Hong Kong’s banks face at least two quarters of worsening asset quality and slowing loan growth as the coronavirus outbreak hits trade and consumer banking, analysts and bankers said.
Lenders in the Asian financial hub, including HSBC Holdings PLC and Standard Chartered PLC, are seeing a drop in demand for mortgages, credit card usage and corporate loans, bankers with knowledge of the matter said.
Hong Kong banks have Asia’s largest exposure to China, which accounted for 29.4 percent of banking system assets in the first half of last year, credit ratings agency Fitch says.
Some of the banks have already started stress testing select parts of their China and Hong Kong businesses as fears grow of a pandemic of COVID-19 that originated in China late last year.
“Some of the companies in Hong Kong were already hanging from a thread after months of civil unrest and now the virus has come on top of that,” Moody’s Investors Service financial institutions group senior credit officer Sonny Hsu (徐嵩宜) said.
“The combined effect will be much more. This time, it will be more of a problem loan and credit cost issue,” Hsu said.

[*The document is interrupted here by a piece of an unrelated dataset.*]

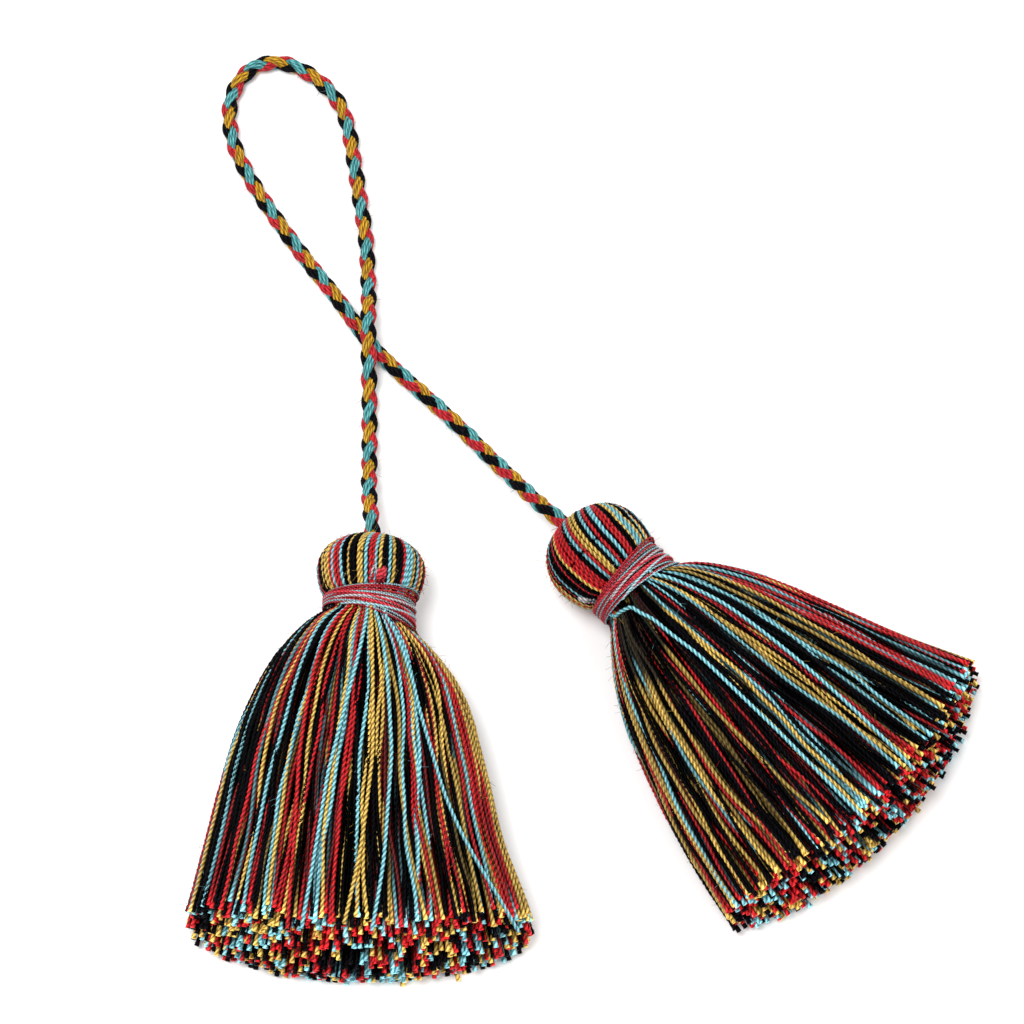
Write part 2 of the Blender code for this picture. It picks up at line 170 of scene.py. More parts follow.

An extended disruption to economic activities would weaken the banks’ asset quality and profitability, and would be a credit negative, the rating agency said.
“[The] first quarter is usually a busy month for us as clients work on their plans for the year ahead. This year, the trade finance volume is down 15 percent to 30 percent in China and Hong Kong,” a senior banker at a large global bank in Hong Kong said.
The biggest impact on asset quality in Hong Kong would come from retail, hotels and property as the territory’s economy, already in recession after months of pro-democracy protests, faces increased headwinds from the virus outbreak, the banker added.
Some banks are also concerned about the likely push from Chinese authorities to extend loan repayment periods as well as make cheaper credit available, the bankers said.
“We are not thinking about origination of new business much — [the] bulk of work is focused on minimizing the hit to asset quality. It won’t be business as usual for the next two quarters at least,” a retail banker with a global bank said.
Unemployment in Hong Kong reached its highest in three years last month at 3.4 percent, while bankruptcy petitions submitted rose to 703 last month up from 665 a year ago, data showed.
HSBC, which made 40 percent of its revenue from China and Hong Kong last year, said last week it could take up to US$600 million in additional provisions against loan losses if the outbreak persists into the second half.
Bank of East Asia (BEA, 東亞銀行) on Wednesday last week said that it expected a deterioration of 10-20 basis points in credit cost, the percentage of provisioning for bad loans out of total lending, for its local business this year due to the economic downturn.